Algérie

Ramdhan et ramdam



La scène s’est déroulée, il y a quelques années, mais elle aurait pu avoir lieu hier ou avant hier. Le train, cheval métallique grisé par sa propre vitesse fonçait alors vers Constantine. De paisibles voyageurs étaient dans un wagon. Parmi eux des Russes qui devaient descendre à Boumerdes. Quelques passagers somnolaient, d’autres étaient plongés dans la lecture d’un journal quand s’éleva un brouhaha. Un jeune homme venait d’être chassé du wagon à côté car certains ne supportaient pas la musique. Il avait beau protesté que ce n’était que du chaabi, des chants glorifiant Dieu et son prophète, rien n’y fait. Ceux à qui cela déplaisait ne voulaient rien savoir. Ils lui intimèrent aussitôt, sans préalable, avec forces gestes et éclats de voix, l’ordre de changer de rame. Tout se termina par une violente dispute, le jeune ne consentant qu’à baisser le volume qui n’était pas gênant. Face à la mine perplexe des Russes qui visiblement n’ont rien compris à ce ramdam, un jeune homme eut la bonne idée de prononcer devant eux, le mot Ramadhan. «Ah !» s’écrièrent-ils tous ensemble, la mine soudain éclairée comme s’ils avaient tout compris. Ils n’avaient plus besoin d’explications nécessaires qui dans ce cas précis s’avéraient superflues. Ces jours ci, de passage au marché, sur le trottoir ou dans à la poste, ne soyez pas trop curieux si vous surprenez une dispute. N’allez pas trop loin. Ne demandez pas de dessin. Si un badaud cherche à en savoir plus dites simplement, «c’est Ramadhan». Le prétexte qui explique la plupart des scènes qui empoisonnent notre vie quotidienne est là, aussi éclatant qu’un croissant dans un ciel sans nuages.
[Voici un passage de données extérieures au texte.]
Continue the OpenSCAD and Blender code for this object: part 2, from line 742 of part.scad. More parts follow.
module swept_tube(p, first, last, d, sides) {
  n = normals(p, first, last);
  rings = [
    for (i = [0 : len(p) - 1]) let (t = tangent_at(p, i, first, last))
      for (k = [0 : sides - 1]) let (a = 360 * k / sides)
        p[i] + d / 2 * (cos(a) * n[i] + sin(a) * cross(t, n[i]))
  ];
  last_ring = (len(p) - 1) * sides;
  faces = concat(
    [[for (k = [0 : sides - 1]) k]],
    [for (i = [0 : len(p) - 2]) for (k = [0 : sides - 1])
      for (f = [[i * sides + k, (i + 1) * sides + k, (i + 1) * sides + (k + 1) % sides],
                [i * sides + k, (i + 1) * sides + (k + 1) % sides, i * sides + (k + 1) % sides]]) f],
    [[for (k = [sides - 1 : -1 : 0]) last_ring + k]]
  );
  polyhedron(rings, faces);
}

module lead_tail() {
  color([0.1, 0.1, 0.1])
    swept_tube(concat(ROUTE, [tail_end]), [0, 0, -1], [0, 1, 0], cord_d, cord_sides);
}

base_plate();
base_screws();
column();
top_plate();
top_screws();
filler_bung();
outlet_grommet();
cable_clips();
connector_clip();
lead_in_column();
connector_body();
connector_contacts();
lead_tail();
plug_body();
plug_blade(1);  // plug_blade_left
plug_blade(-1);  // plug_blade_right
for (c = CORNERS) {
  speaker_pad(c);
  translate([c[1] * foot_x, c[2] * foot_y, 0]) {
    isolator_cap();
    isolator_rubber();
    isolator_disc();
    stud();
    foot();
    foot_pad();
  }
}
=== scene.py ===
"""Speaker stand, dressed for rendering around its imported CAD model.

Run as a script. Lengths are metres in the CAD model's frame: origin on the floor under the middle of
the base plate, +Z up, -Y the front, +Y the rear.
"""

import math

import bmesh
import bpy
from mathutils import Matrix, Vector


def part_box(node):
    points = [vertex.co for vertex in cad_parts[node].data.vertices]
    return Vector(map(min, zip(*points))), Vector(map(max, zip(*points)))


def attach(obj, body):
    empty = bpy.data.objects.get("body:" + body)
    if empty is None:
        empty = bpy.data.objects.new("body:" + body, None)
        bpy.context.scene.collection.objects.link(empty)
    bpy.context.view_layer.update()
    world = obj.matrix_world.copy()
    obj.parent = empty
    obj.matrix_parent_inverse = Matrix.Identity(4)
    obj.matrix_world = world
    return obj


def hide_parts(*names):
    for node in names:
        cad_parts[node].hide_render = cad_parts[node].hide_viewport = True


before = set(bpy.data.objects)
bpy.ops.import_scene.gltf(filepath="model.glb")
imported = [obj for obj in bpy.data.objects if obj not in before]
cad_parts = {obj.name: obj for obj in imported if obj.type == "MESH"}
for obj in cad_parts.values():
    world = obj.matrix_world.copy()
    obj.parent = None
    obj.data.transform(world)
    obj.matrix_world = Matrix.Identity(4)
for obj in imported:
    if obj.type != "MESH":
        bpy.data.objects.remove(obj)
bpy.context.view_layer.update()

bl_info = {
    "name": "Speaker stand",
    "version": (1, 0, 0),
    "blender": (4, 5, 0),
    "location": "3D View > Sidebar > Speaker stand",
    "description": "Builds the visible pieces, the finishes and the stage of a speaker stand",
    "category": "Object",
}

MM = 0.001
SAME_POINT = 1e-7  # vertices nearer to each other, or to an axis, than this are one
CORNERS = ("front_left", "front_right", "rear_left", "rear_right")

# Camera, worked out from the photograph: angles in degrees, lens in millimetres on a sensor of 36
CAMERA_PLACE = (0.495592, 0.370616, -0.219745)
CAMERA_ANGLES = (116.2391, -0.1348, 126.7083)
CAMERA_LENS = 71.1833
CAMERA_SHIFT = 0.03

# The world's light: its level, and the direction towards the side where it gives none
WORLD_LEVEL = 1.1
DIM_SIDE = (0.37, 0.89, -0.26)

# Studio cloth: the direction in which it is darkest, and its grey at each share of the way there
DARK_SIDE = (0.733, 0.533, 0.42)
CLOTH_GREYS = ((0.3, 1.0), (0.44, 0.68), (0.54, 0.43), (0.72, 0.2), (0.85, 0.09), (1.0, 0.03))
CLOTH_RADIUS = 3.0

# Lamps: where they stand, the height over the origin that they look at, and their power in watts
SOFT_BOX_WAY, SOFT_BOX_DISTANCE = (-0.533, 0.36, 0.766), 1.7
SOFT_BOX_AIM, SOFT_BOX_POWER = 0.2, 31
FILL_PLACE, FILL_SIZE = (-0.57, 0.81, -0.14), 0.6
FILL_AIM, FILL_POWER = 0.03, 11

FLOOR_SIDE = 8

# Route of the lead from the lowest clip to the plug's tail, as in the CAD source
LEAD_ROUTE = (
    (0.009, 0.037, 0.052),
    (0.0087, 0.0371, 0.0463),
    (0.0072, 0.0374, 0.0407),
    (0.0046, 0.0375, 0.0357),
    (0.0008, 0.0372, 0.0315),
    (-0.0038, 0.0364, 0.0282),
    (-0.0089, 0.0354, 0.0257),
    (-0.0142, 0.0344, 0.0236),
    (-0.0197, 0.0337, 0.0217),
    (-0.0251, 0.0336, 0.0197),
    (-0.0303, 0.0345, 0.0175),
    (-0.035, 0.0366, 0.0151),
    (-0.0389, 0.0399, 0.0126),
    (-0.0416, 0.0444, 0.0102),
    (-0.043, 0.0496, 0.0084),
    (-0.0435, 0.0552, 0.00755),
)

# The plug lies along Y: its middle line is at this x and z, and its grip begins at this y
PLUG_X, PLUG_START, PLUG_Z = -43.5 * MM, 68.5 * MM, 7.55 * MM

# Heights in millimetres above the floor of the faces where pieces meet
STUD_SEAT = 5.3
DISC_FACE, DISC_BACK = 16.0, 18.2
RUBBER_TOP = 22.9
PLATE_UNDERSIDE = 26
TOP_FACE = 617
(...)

Même la musique n’arrive pas à adoucir les mœurs. Si d’aventure vous êtes témoin de scènes ou se mêlent cris et gestes de colère, pas besoin de trop chercher le responsable. Ramadhan en coupable idéal, explique et justifie la plupart des emportements. Même la musique qui, dit-on, adoucit les mœurs se révèle impuissante à ligoter les instincts d’agressivité.